GOAL:
Beginning with the line where "Model this object" appears, repeat every remaining line of the entries exactly, the last line included.

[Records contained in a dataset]
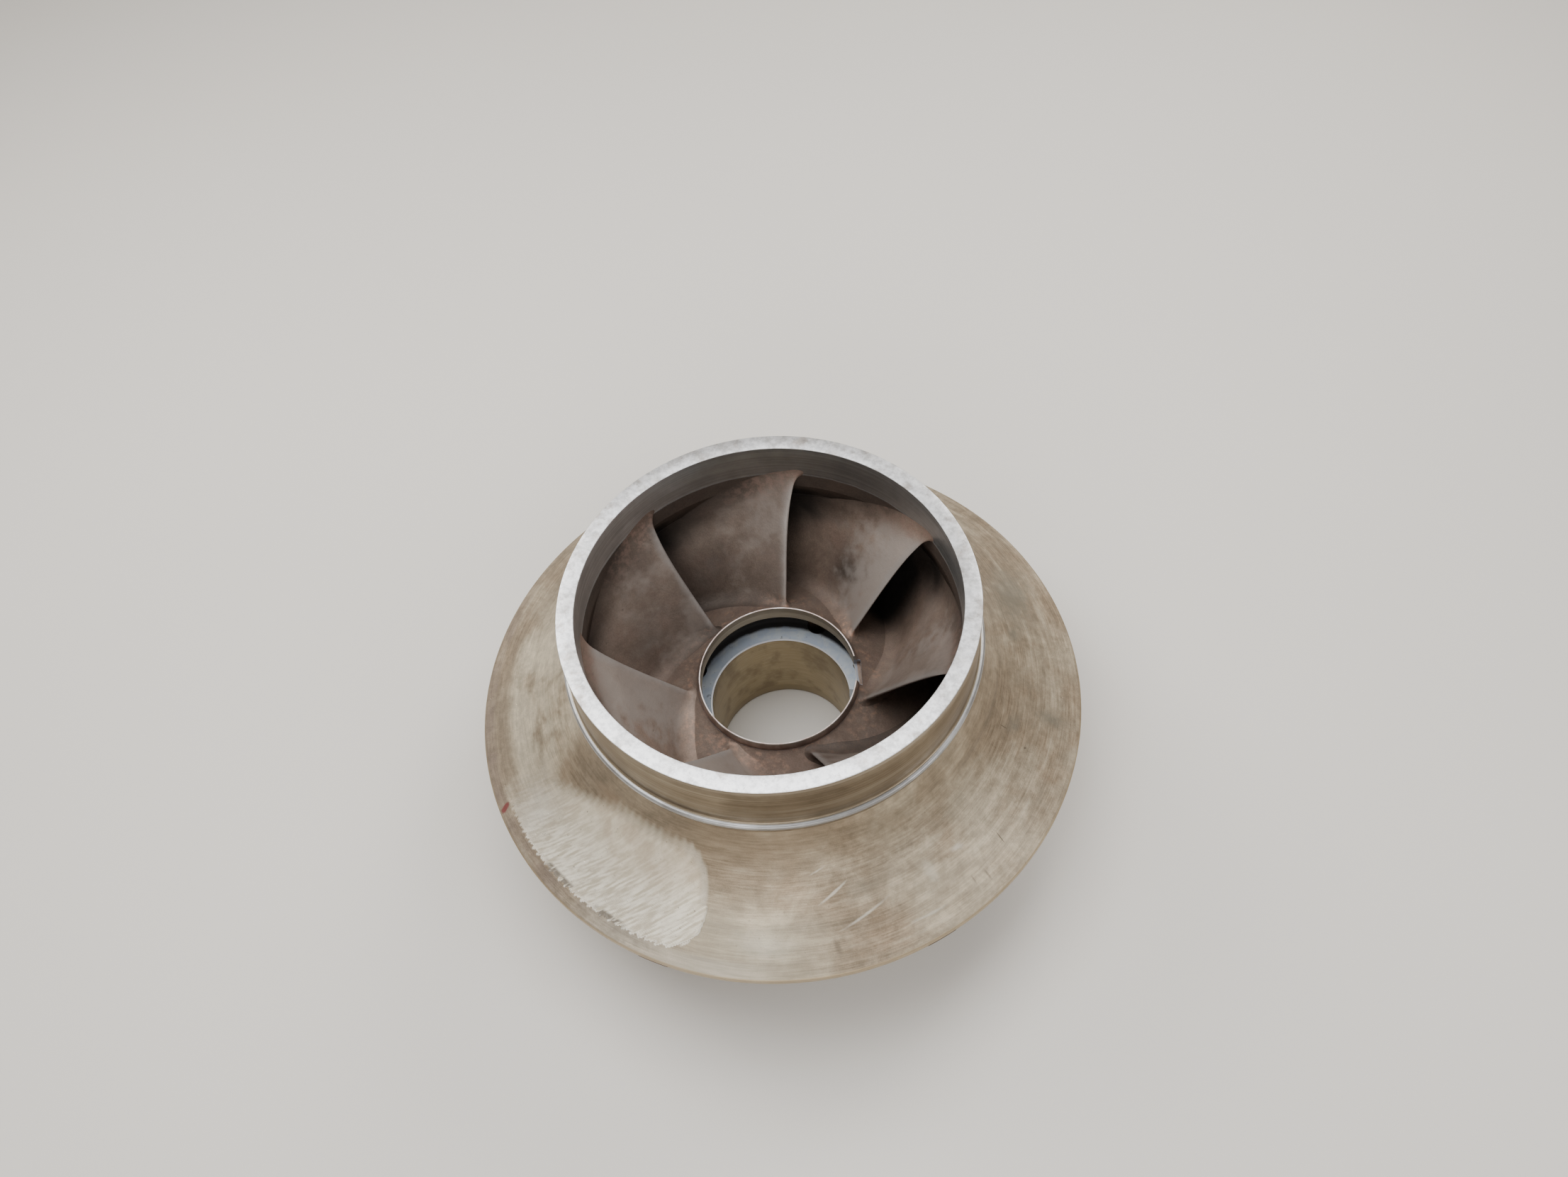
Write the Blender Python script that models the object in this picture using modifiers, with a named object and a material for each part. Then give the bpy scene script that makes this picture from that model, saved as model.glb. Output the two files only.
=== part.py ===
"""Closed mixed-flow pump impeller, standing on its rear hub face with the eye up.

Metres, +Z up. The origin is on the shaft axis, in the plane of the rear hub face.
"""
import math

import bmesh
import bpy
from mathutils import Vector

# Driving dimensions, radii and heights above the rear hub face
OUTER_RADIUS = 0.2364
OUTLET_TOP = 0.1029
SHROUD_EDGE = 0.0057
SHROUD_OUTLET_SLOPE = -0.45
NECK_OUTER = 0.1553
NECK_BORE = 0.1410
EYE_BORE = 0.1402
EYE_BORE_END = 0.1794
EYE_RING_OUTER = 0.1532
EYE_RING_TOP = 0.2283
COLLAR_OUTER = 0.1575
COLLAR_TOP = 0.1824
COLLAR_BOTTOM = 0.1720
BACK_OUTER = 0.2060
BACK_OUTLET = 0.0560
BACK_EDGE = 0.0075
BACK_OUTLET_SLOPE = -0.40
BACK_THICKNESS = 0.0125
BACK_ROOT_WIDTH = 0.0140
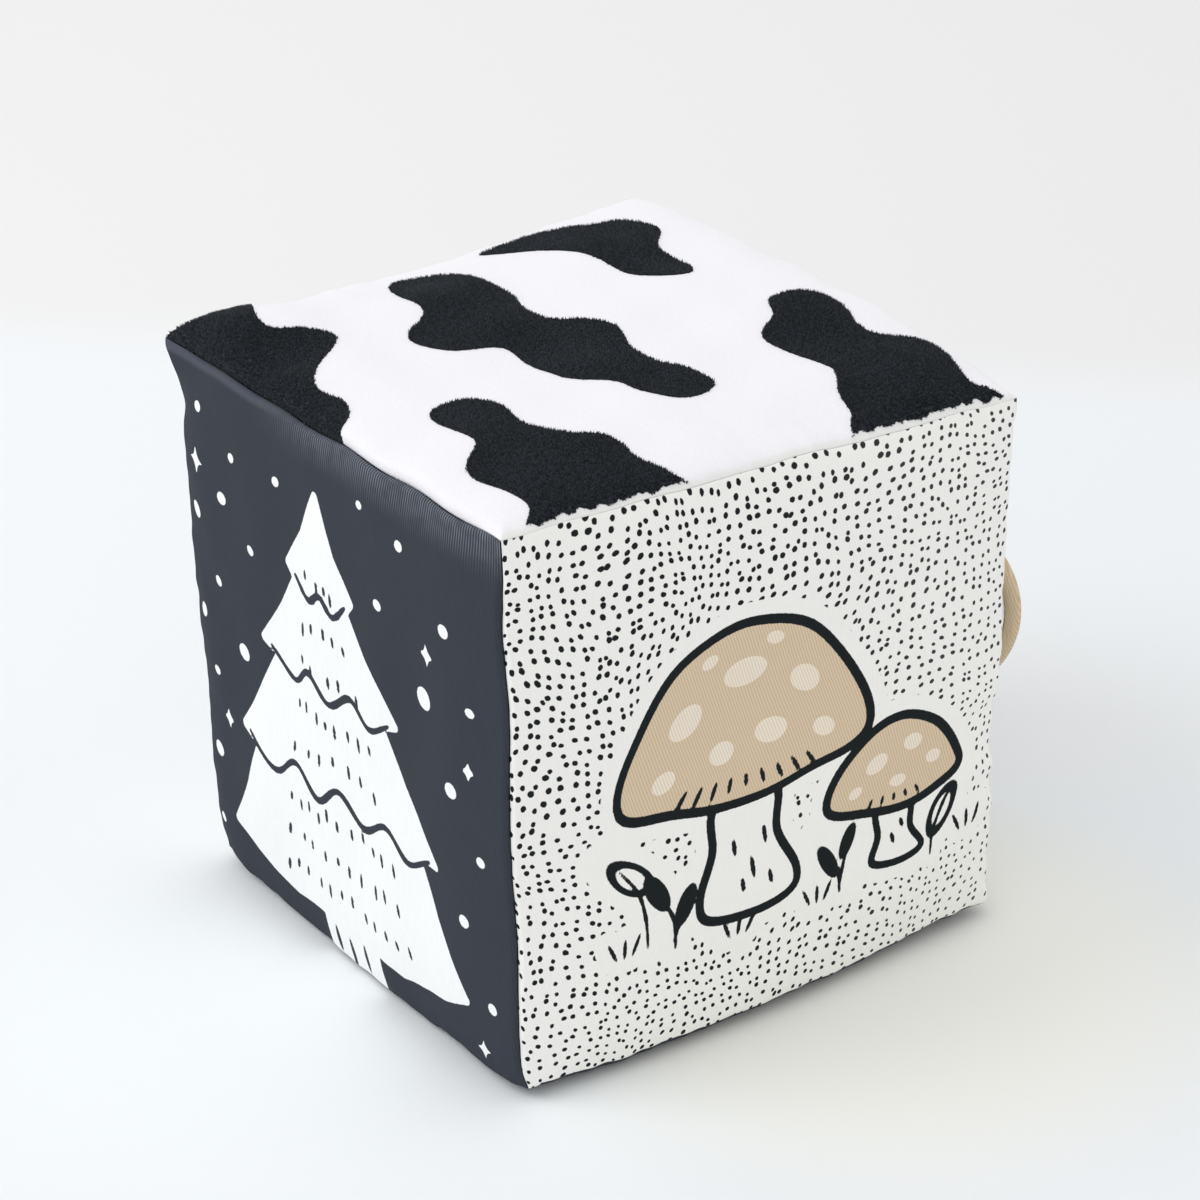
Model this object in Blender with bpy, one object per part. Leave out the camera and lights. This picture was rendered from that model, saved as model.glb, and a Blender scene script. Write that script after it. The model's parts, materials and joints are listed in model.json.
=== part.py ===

REPLY:
Model this object in Blender with bpy, one object per part. Leave out the camera and lights. This picture was rendered from that model, saved as model.glb, and a Blender scene script. Write that script after it. The model's parts, materials and joints are listed in model.json.
=== part.py ===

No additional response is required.